Data previously collected by the research team showed that CO2 uptake and CH4 emission by a thermokarst bog in Alaska increased in rainy years. The increase in CH4 emission was not associated with wetter soils, as is often assumed. Rather, rain carried heat from the atmosphere into the bog, warming peat to deep depths. Warmer peat temperatures supported plant growth within recently thawed areas of the bog, which increased net CO2 uptake and fueled CH4 production and emission within these areas. Plant growth within older thaw areas minimally responded to the increased temperatures. We hypothesize the difference in plant response between young and old thaw areas was associated with nitrogen availability, a key plant nutrient which is more available in young thaw areas.

These data imply that the formation of thermokarst wetlands will have dynamic effects on the climate system. Net carbon flux and CH4 emissions will change not only as thawed landscapes age, but also as environmental conditions shift. Capturing and correctly accounting for dynamic biosphere–atmosphere interactions and feedbacks, such as those involved with permafrost thaw, requires Earth system modeling. However, current Earth system land models, like the Energy Exascale Earth System Model Land Model (ELM), do not include transport of heat into soil from rain, do not represent sub-grid heterogeneity of land units (e.g., differently aged wetlands), do not fully represent soil nitrogen processing and plant nitrogen uptake, and do not explicitly connect plant productivity with CH4 production. These deficiencies undermine the accuracy and precision of the model and reduce its predictive capability.

We will take a coupled model-experiment-observation approach to advance understanding of thermokarst wetland dynamics and to address these deficiencies in ELM. We have six specific aims:

1.   Harness historical data to identify how the amount and timing of rainfall affects peat temperature, nitrogen dynamics, plant productivity, and carbon flux in thermokarst wetlands.

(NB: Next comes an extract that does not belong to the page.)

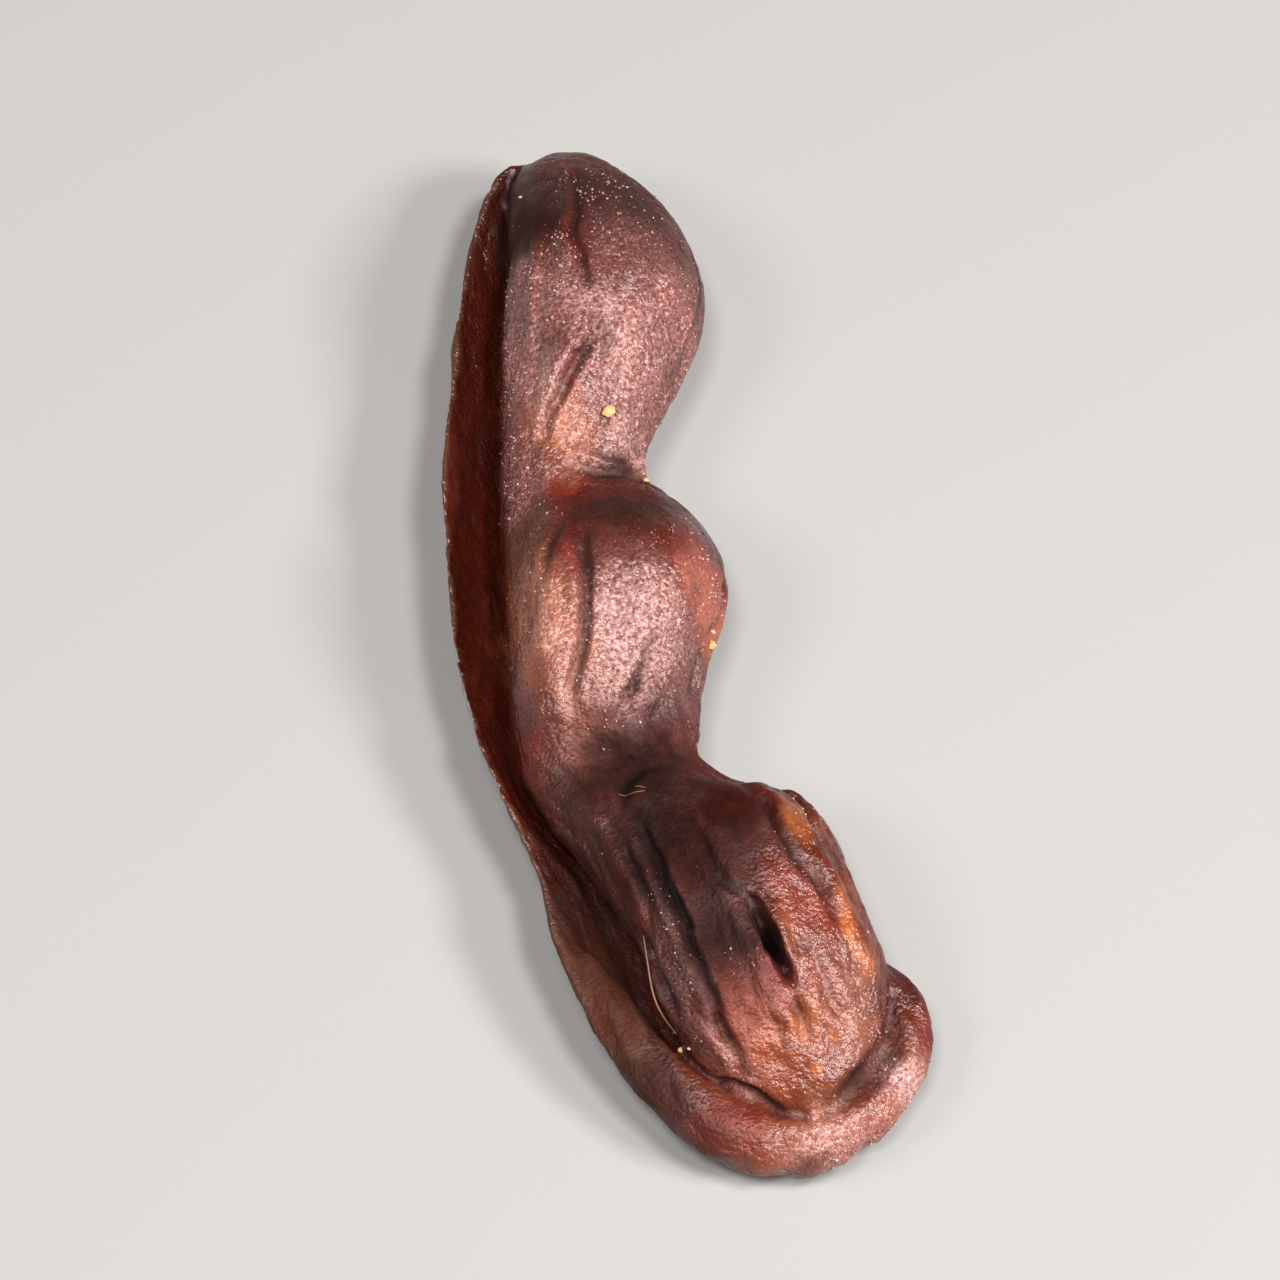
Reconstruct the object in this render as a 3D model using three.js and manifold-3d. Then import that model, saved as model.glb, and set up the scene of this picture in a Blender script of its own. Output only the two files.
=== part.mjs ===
// A shelled tamarind pod: the sticky brown pulp husk that is left when the brittle shell is peeled off.
// The husk has split along one long seam. Its upper valve is swollen over three seed chambers, with
// pinched necks between them. Its lower valve is a cradle under it. The cradle's free edge stands out
// past the upper valve as a flange along one side and turns up round the tip as a thick lip, with the
// open seam between. Down the other side the two valves are still one.
//
// Millimetres. +Z up, +Y towards the stem end, the flange on the -X side. The origin is under the
// middle of the pod, on the surface that it lies on.

import * as THREE from "three";
import Module from "manifold-3d";
import { mergeVertices } from "three/addons/utils/BufferGeometryUtils.js";

// Driving dimensions. An edge is an x, and a level is a z.
const SIDES = 32; // facets round a valve
const RINGS = 50; // facets along a valve
const HIGHEST = 20; // a level above all of the pod
const FLAKE_GAP = 0.3; // clearance under the flake of shell
const CUT_DEPTH = 5; // thickness of the block that flattens the underside
const CUT_MARGIN = 5; // how far that block reaches past the pod

const upperValve = {
  stemEnd: 45.6, // y of its two ends
  tipEnd: -35.4,
  bluntness: 4, // 2 makes elliptical ends, and more makes them blunter
  widest: 0.42, // how far up its thickness it is widest
  stations: [
    // y, seam edge, back edge, crown, belly
    [-35.4, -2.4, 8.4, 8.0, 2.4],
    [-32.0, -4.0, 9.6, 9.6, 2.0],
    [-29.0, -5.6, 10.4, 11.2, 1.8],
    [-25.0, -6.2, 10.7, 12.4, 1.8],
    [-20.0, -6.2, 10.0, 12.8, 1.8],
    [-15.0, -7.2, 9.2, 12.2, 2.0],
    [-11.5, -8.2, 7.2, 10.8, 2.4],
    [-9.0, -9.2, 3.2, 10.2, 2.6],
    [-5.0, -9.9, 2.8, 10.8, 2.6],
    [-1.0, -9.7, 4.0, 12.8, 2.2],
    [2.5, -8.9, 6.7, 14.2, 1.8],
    [6.0, -8.0, 8.0, 14.4, 1.8],
    [10.0, -7.0, 7.7, 13.2, 2.0],
    [13.0, -6.4, 6.4, 11.4, 2.4],
    [15.5, -5.8, 4.8, 10.6, 2.6],
    [20.0, -4.8, 6.8, 11.8, 2.4],
    [24.0, -3.4, 10.6, 13.4, 2.0],
    [28.5, -2.4, 13.4, 14.4, 2.0],
    [33.0, -1.4, 14.4, 14.2, 2.0],
    [37.0, -0.4, 14.0, 13.2, 2.2],
    [41.5, 0.2, 12.8, 11.6, 2.4],
    [45.6, 0.6, 11.6, 10.0, 2.6],
  ],
};

const lowerValve = {
  stemEnd: 45.8,
  tipEnd: -37.0,
  bluntness: 4,
  floor: 0.6, // level of the middle of its wall where it is lowest
  backEdgeLevel: 5.4, // level at which it joins the upper valve down its back
  curl: 2.6, // more turns the wall up more sharply, and nearer its edge
  edge: 0.6, // less makes its edge blunter
  stations: [
    // y, flange edge, back edge, flange level, half the wall's thickness
    [-37.0, -7.6, 11.4, 3.4, 1.6],
    [-34.0, -9.0, 12.0, 3.8, 1.6],
    [-30.5, -9.9, 12.4, 4.2, 1.5],
    [-27.0, -10.8, 11.6, 5.0, 1.4],
    [-23.0, -11.2, 10.0, 5.6, 1.3],
    [-18.0, -11.4, 9.0, 5.8, 1.2],
    [-13.0, -11.2, 7.2, 6.2, 1.1],
    [-8.0, -11.6, 2.4, 6.6, 1.1],
    [-3.0, -12.3, 2.8, 7.0, 1.1],
    [4.0, -12.4, 7.0, 7.2, 1.1],
    [10.0, -11.3, 6.9, 7.2, 1.1],
    [15.5, -10.2, 4.6, 7.2, 1.1],
    [21.0, -8.9, 7.2, 7.2, 1.1],
    [27.0, -7.0, 12.2, 7.0, 1.1],
    [33.0, -5.2, 13.4, 6.8, 1.1],
    [39.0, -3.4, 12.6, 6.6, 1.1],
    [45.8, -0.6, 10.6, 6.4, 1.1],
  ],
};

// The lip is a roll along the cradle's edge, thickest round the tip.
const lip = {
  radius: 2.5,
  bluntness: 1.8,
  sides: 14,
  rings: 26,
  route: [
    // x, y, z
    [-9.8, -18.5, 5.0],
    [-8.2, -25.0, 4.4],
    [-6.2, -30.0, 4.1],
    [-3.6, -33.6, 3.8],
    [0.2, -35.8, 3.6],
    [4.6, -35.3, 3.6],
    [8.6, -33.0, 3.7],
    [11.0, -29.6, 4.2],
    [10.2, -25.0, 5.0],
  ],
};

// A flake of the peeled shell, stuck on the first seed chamber.
const shellFlake = {
  size: [1.3, 0.9, 0.5],
  place: [3.1, 19.6],
  turn: 0.4,
};

const wasm = await Module();
wasm.setup();

// A smooth curve through the stations' values, read at any y.
function curveThrough(stations) {
  const places = stations.map((row) => row[0]);
  const values = stations.flatMap((row) => row.slice(1));
  const spline = new THREE.CubicInterpolant(places, values, stations[0].length - 1);
  return (y) => [...spline.evaluate(y)];
}

// A closed body from a sphere whose every point is moved by place(). It takes how far along the body
// the point is (1 to -1), how wide the body is there (0 at its ends) and the angle about its length.
function closedBody(sides, rings, bluntness, place) {
  const ball = new THREE.SphereGeometry(1, sides, rings);
  const { position, uv } = ball.attributes;
  for (let i = 0; i < position.count; i++) {
    const along = Math.cos((1 - uv.getY(i)) * Math.PI);
    const width = (1 - Math.abs(along) ** bluntness) ** (1 / bluntness);
    const round = -uv.getX(i) * 2 * Math.PI;
    position.setXYZ(i, ...place(along, width, round));
  }
  return solidOf(ball);
}

function solidOf(geometry) {
  geometry.deleteAttribute("normal");
  geometry.deleteAttribute("uv");
  const merged = mergeVertices(geometry, 1e-3);
  return new wasm.Manifold(
    new wasm.Mesh({
      numProp: 3,
      vertProperties: merged.attributes.position.array,
      triVerts: new Uint32Array(merged.index.array),
    }),
  );
}

function geometryOf(solid) {
  const mesh = solid.getMesh();
  return new THREE.BufferGeometry()
    .setAttribute("position", new THREE.BufferAttribute(mesh.vertProperties, 3))
    .setIndex(new THREE.BufferAttribute(mesh.triVerts, 1));
}

function placeAlong(valve, along) {
  return THREE.MathUtils.lerp(valve.tipEnd, valve.stemEnd, (along + 1) / 2);
}

// The valve that swells over the seeds: oval sections, widest below the middle of their height.
function makeUpperValve() {
  const at = curveThrough(upperValve.stations);
  return closedBody(SIDES, RINGS, upperValve.bluntness, (along, width, round) => {
    const y = placeAlong(upperValve, along);
    const [seam, back, crown, belly] = at(y);
    const level = THREE.MathUtils.lerp(belly, crown, upperValve.widest);
    const reach = Math.sin(round) > 0 ? crown - level : level - belly;
    const x = (seam + back) / 2 + ((back - seam) / 2) * width * Math.cos(round);
    return [x, y, level + reach * width * Math.sin(round)];
  });
}

// The cradle: a wall that is lowest along its middle and turns up at its edge, all the way round.
function makeLowerValve() {
  const { floor, backEdgeLevel, curl, edge } = lowerValve;
  const at = curveThrough(lowerValve.stations);
  return closedBody(SIDES, RINGS, lowerValve.bluntness, (along, width, round) => {
    const y = placeAlong(lowerValve, along);
    const [flange, back, flangeLevel, wall] = at(y);
    const across = width * Math.cos(round);
    const through = width * Math.sin(round);
    const toBack = THREE.MathUtils.smoothstep(across, 0, 1);
    const edgeLevel = THREE.MathUtils.lerp(flangeLevel, backEdgeLevel, toBack);
    const rise = (edgeLevel - floor) * Math.sqrt(1 - through ** 2) ** curl;
    const x = (flange + back) / 2 + ((back - flange) / 2) * across;
    return [x, y, floor + rise + wall * Math.sign(through) * Math.abs(through) ** edge];
  });
}

function makeLip() {
  const route = new THREE.CatmullRomCurve3(lip.route.map((point) => new THREE.Vector3(...point)));
  const up = new THREE.Vector3(0, 0, 1);
  return closedBody(lip.sides, lip.rings, lip.bluntness, (along, width, round) => {
    const place = (1 + along) / 2;
    const sideways = route.getTangentAt(place).cross(up).normalize();
    const radius = lip.radius * width;
    return route
      .getPointAt(place)
      .addScaledVector(sideways, radius * Math.cos(round))
      .addScaledVector(up, radius * Math.sin(round))
      .toArray();
  });
}

// Both valves and the lip as one husk, pressed flat where it lies.
function makePod() {
  const husk = makeUpperValve().add(makeLowerValve()).add(makeLip());
  const { min, max } = husk.boundingBox();
  const [length, width] = [max[1] - min[1], max[0] - min[0]];
  const block = new THREE.BoxGeometry(width + CUT_MARGIN, length + CUT_MARGIN, CUT_DEPTH);
  block.translate((min[0] + max[0]) / 2, (min[1] + max[1]) / 2, -CUT_DEPTH / 2);
  const rested = husk.subtract(solidOf(block));
  return geometryOf(rested);
}

// The flake lies flat over the valve, straight below its place.
function makeFlake(pod) {
  const { size, place, turn } = shellFlake;
  const above = new THREE.Vector3(...place, HIGHEST);
  const down = new THREE.Vector3(0, 0, -1);
  const [hit] = new THREE.Raycaster(above, down).intersectObject(pod);
  const flake = new THREE.Mesh(new THREE.DodecahedronGeometry(0.5), shell);
  flake.name = "shell_flake";
  flake.scale.set(...size);
  flake.quaternion.setFromUnitVectors(new THREE.Vector3(0, 0, 1), hit.face.normal);
  flake.rotateZ(turn);
  flake.position.copy(hit.point).addScaledVector(hit.face.normal, size[2] / 2 + FLAKE_GAP);
  return flake;
}

const pulp = new THREE.MeshStandardMaterial({ color: 0x5a2418, roughness: 0.42, metalness: 0 });
const shell = new THREE.MeshStandardMaterial({ color: 0xcfae6e, roughness: 0.75, metalness: 0 });

const pod = new THREE.Mesh(makePod(), pulp);
pod.name = "tamarind_pod";

const part = new THREE.Group();
part.add(pod, makeFlake(pod));
const box = new THREE.Box3().setFromObject(pod);
part.position.set(-(box.min.x + box.max.x) / 2, -(box.min.y + box.max.y) / 2, 0);

export default part;
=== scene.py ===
import math
import bmesh
import bpy
import numpy as np
from mathutils import Matrix, Quaternion, Vector, noise
from mathutils.bvhtree import BVHTree
from mathutils.kdtree import KDTree


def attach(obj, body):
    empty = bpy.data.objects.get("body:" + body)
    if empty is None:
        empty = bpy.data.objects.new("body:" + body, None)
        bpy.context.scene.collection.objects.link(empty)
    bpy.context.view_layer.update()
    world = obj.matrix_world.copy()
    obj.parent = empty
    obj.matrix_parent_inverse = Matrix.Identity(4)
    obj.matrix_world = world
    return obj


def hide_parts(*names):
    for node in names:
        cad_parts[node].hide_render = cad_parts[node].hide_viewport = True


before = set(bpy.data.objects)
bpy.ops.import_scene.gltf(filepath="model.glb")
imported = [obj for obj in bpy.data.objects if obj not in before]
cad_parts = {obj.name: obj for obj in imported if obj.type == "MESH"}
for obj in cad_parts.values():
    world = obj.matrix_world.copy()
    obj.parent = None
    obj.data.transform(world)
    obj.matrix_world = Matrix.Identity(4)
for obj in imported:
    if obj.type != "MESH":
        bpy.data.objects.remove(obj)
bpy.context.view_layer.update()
mm = 0.001  # every length below is in millimetres unless it says otherwise
print("frame loaded")


def linked(name, data):
    obj = bpy.data.objects.new(name, data)
    bpy.context.scene.collection.objects.link(obj)
    return obj


def meshFrom(bm, name):
    mesh = bpy.data.meshes.new(name)
    bm.to_mesh(mesh)
    bm.free()
    return mesh


def smoothShaded(mesh):
    mesh.polygons.foreach_set("use_smooth", np.ones(len(mesh.polygons), bool))


def setValues(sockets, values):
    for name, value in values.items():
        sockets[name].default_value = value


def newMaterial(name):
    material = bpy.data.materials.new(name)
    material.use_nodes = True
    tree = material.node_tree
    return material, tree, tree.nodes["Principled BSDF"].inputs


studio = {
    "azimuth": -16,  # degrees from -Y, less than 0 towards -X
    "elevation": 60,
    "distance": 320,
    "frameWidth": 91,  # how much of the floor's width the picture takes in
    "sensor": 36,
    "clipStart": 0.01,  # metres
    "target": (0.3, -0.6, 6.5),
    # softboxes: where from, size, power in watts
    "lights": {
        "keyRight": ((440, -330, 440), (160, 140), 6.5),
        "keyTop": ((200, -220, 715), (160, 140), 5.5),
        "keyLeft": ((-140, -190, 735), (160, 140), 4.6),
        "fill": ((-420, -80, 520), (200, 200), 1.8),
    },
    "lightsAim": (0, 0, 6),
    "lightColour": (1, 0.975, 0.96),
    "world": {"Color": (1, 0.97, 0.95, 1), "Strength": 0.05},
    "floorSize": 3000,
    "floor": {"Base Color": (0.26, 0.256, 0.25, 1), "Roughness": 0.9},
}


def lookFrom(obj, place, target):
    obj.location = Vector(place) * mm
    obj.rotation_euler = (Vector(target) - Vector(place)).to_track_quat("-Z", "Y").to_euler()


def addCamera():
    data = bpy.data.cameras.new("camera")
    data.sensor_width = studio["sensor"]
    data.lens = studio["sensor"] * studio["distance"] / studio["frameWidth"]
    data.clip_start = studio["clipStart"]
    camera = linked("camera", data)
    az, el = math.radians(studio["azimuth"]), math.radians(studio["elevation"])
    back = Vector((math.sin(az) * math.cos(el), -math.cos(az) * math.cos(el), math.sin(el)))
    target = Vector(studio["target"])
    lookFrom(camera, target + back * studio["distance"], target)
    bpy.context.scene.camera = camera


def addSoftbox(name, place, size, power):
    data = bpy.data.lights.new(name, "AREA")
    data.shape = "RECTANGLE"
    data.size, data.size_y = size[0] * mm, size[1] * mm
    data.energy = power
    data.color = studio["lightColour"]
    lookFrom(linked(name, data), place, studio["lightsAim"])


def addFloor():
    bm = bmesh.new()
    bmesh.ops.create_grid(bm, x_segments=1, y_segments=1, size=studio["floorSize"] / 2 * mm)
    floor = linked("floor", meshFrom(bm, "floor"))
    material, _, sockets = newMaterial("floor")
    setValues(sockets, studio["floor"])
    floor.data.materials.append(material)


def addStudio():
    addCamera()
    for name, (place, size, power) in studio["lights"].items():
        addSoftbox(name, place, size, power)
    world = bpy.data.worlds.new("studio")
    world.use_nodes = True
    setValues(world.node_tree.nodes["Background"].inputs, studio["world"])
    bpy.context.scene.world = world
    bpy.context.scene.view_settings.view_transform = "Standard"
    addFloor()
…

2.   Conduct a field manipulation experiment to test our underlying hypothesis that the organic nitrogen content of peat within young and old wetland areas controls the different responses of these areas to rainfall by affecting the production of plant-available nitrogen.

3.   Determine how wetland dynamics will change in the future by measuring peat temperatures, vegetation coverage, and carbon flux in differently aged areas of an isolated thawing permafrost bog located in a currently warm and wet climate (i.e., on the Kenai Peninsula).

4.   Advance ELM ’s soil thermal-hydrology-biogeochemistry coupling by adding advective heat transport into soil by rain, improving representation of soil nitrogen dynamics, and directly connecting plant productivity with CH4 production.

5.   Use field data to parameterize the improved ELM, identify model uncertainty, and use the model to conduct site-level experiments that test hypotheses.

6.   Extrapolate the model to northern permafrost region and simulate future CO2 and CH4 fluxes with different climate forcings and wetland-age projections. Enhance understanding of key interactions and feedback mechanisms that affect thermokarst wetland carbon fluxes.  

These efforts will improve knowledge and thus representation of coupled thermal-hydrological-biogeochemical processes within ELM, increasing knowledge of climate–carbon feedbacks and progressing environmental predictability.